*Instructor:* Dr.
István MIKLÓS

*Text:* Durbin, Eddy, Krogh, Mitchison: Biological Sequence Analysis:
Probabilistic Models of Proteins and Nucleic Acids + handouts.

*Prerequisite:* None, but very elementary probability theory and
some degree of mathematical maturity is needed for this course. The course
starts with a short overview of mathematics and biology needed.

*Course description:* Bioinformatics is a new and hot discipline,
which is extremely application oriented, however, it also has a wonderful
background theory consisting of a nice mixture of combinatorics, probability
theory, statistics and algorithm theory. This course is a computer science
flavoured introduction into the mathematical background of bioinformatics
with a special emphasis on problem solving and applications.

*Topics*:

**Basics**: Models in biology. Biological sequences. RNA secondary
structures and pseudo-knotted structures. Protein folding. Evolutionary
trees. Basic concepts of evolutionary and comparative biology. Introduction
to statistical inferring: likelihood function, maximum likelihood estimation,
expectation maximization, the Bayes theorem, Bayesian statistics.

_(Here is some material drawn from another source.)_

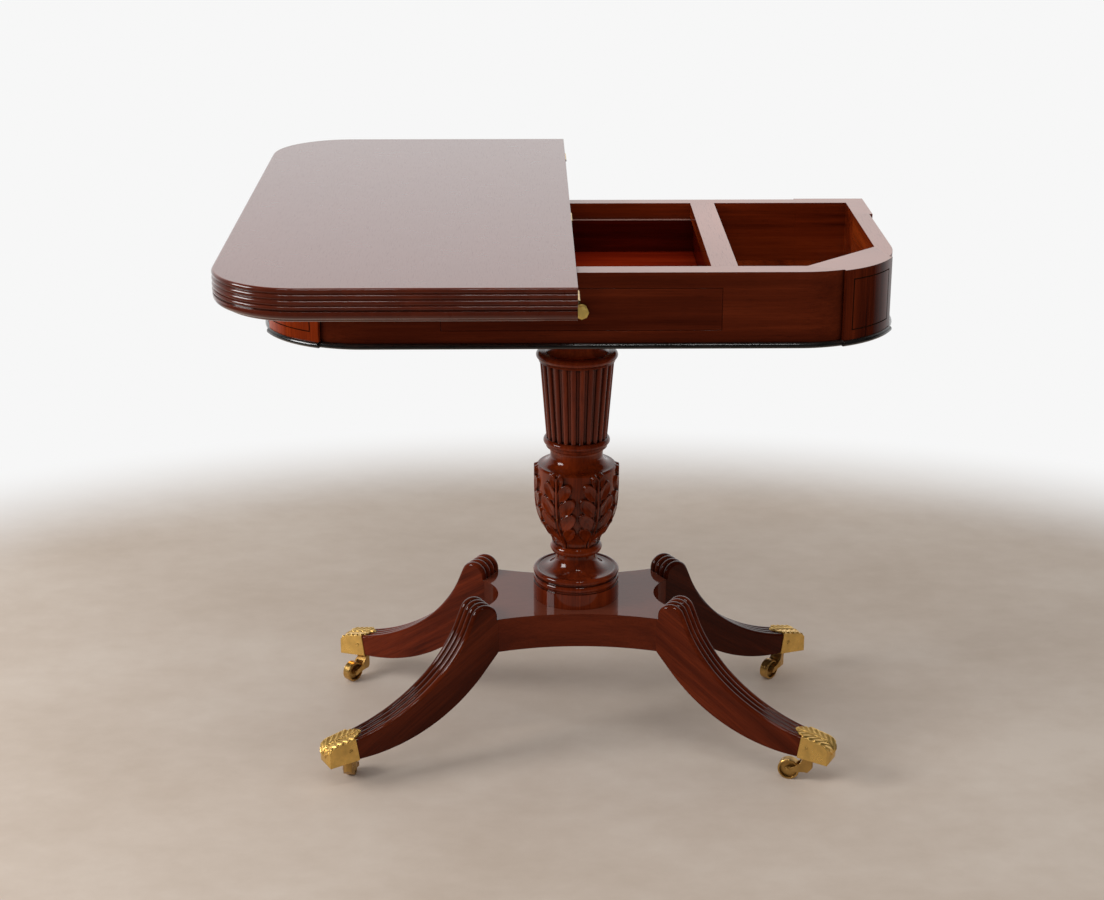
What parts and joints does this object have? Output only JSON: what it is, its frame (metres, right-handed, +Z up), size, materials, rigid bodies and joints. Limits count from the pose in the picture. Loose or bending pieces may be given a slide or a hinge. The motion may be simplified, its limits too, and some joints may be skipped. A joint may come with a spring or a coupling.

**Sequence alignment**: The classical and automaton approach for
aligning sequences. Hidden Markov Models (HMMs): aligning sequences to
a structure. Aligning sequences with pair-HMMs.

**Stochastic grammars**: The Chomsky hierarchy. Regular grammars
are HMMs. Stochastic Context Free Grammars (SCFGs) and their applications
in RNA structure prediction. The algorithm theory of regular and SCFGs.

**Evolutionary trees**: Concepts for inferring trees. Stochastic
models of evolutionary trees. The Kingmann's coalescent.

**Time continuous Markov models**: Substitution models of nucleic
and amino acids. Insertion-deletion models. Statistical sequence alignment.
Comparative bioinformatics.

*Optional topics (depending on how much time we will have)*:

**Markov chain Monte Carlo**: The concept of MCMC. Metropolis-Hastings.
The Gibbs sampler. Partial Importance Sampler. Simulated Annealing. Parallel
Tempering. Applications: Bayesian statistics of evolutionary trees, multiple
sequence alignment, genome rearrangement.

**RNA structures (advanced)**: Stochastic grammars for inferring
pseudo-knotted structures. Folding simulations. Co-transcriptional folding.